"Meaning that Harris County Democrats are going to be able to do whatever they want," said Rice political analyst Mark Jones
With Democrats soon to occupy four of the five seats on Commissioners court, no longer will Republicans have the ability to block budget increases or tax hikes by denying the necessary quorum - leverage which recently kept the County from collecting a quarter billion additional dollars from residents.
"They have full authority to do what they want now and there is no firewall blocking them," said Charles Blain, Fox 26 Contributor and founder of Urban Reform.
That means Democrats can fund a wish list of progressive initiatives.
"And to pay for that, increasing the property taxes that Harris County property owners pay," predicted Jones.

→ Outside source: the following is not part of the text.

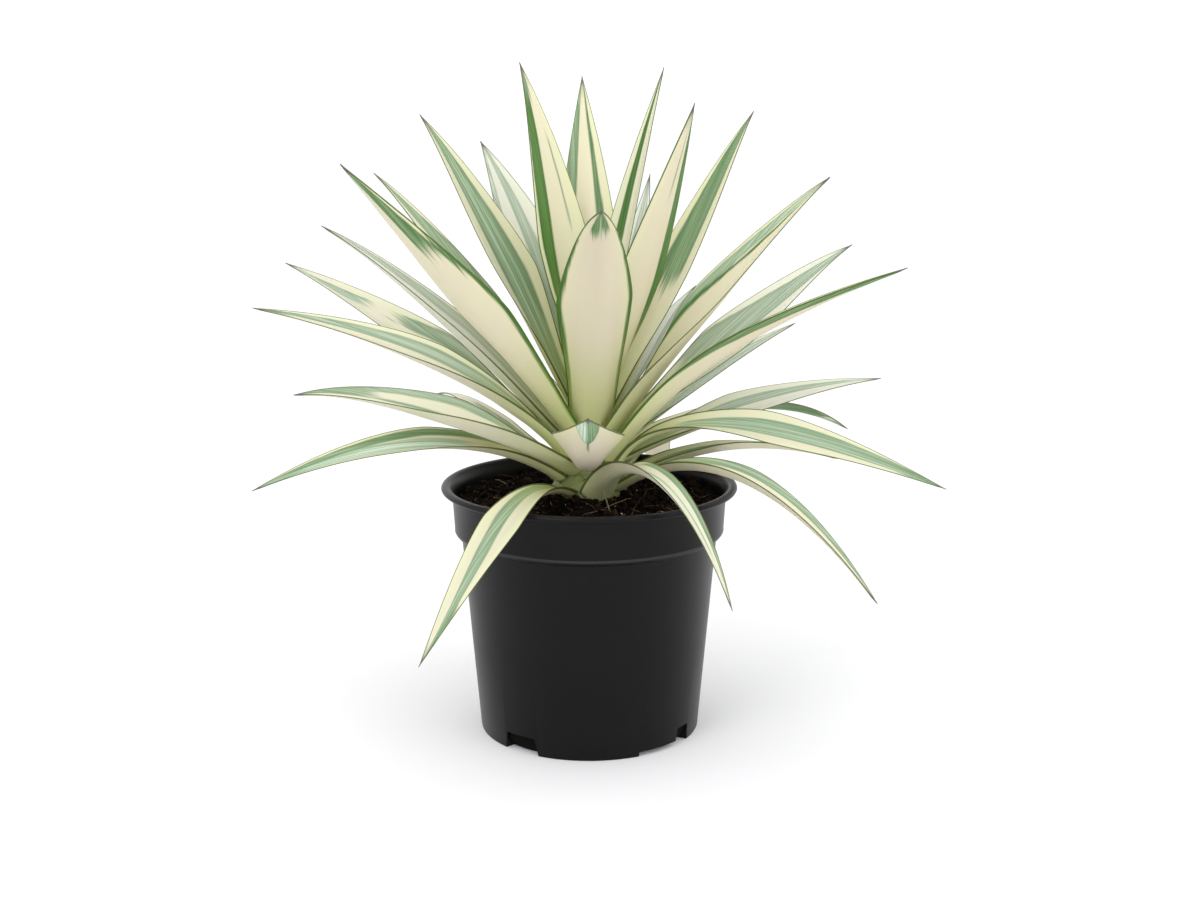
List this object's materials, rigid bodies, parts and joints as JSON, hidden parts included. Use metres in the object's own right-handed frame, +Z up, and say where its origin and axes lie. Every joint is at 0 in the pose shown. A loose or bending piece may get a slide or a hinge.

Meantime, Harris County Republicans may well have narrowly lost their last and best shot to regain significant control of the local government.
"This is the year where Harris County decidedly went blue," said Jones. "It's going to become tougher for Republicans to recruit quality candidates to run for Countywide office moving forward after people look at the case of Alex Mealer who was running against a damaged candidate who had great resources, who was operating in a context nationally that was favorable for Republicans and still could not defeat Lina Hidalgo."
Blain is less pessimistic about Republican prospects.
"I think the fact that they did win a couple of judge races breathed some new life into the party and shows, it's not dead yet," said Blain.
While Tuesday's win was narrow, Jones says Hidalgo's victory has boosted her credibility as a potential candidate for statewide office.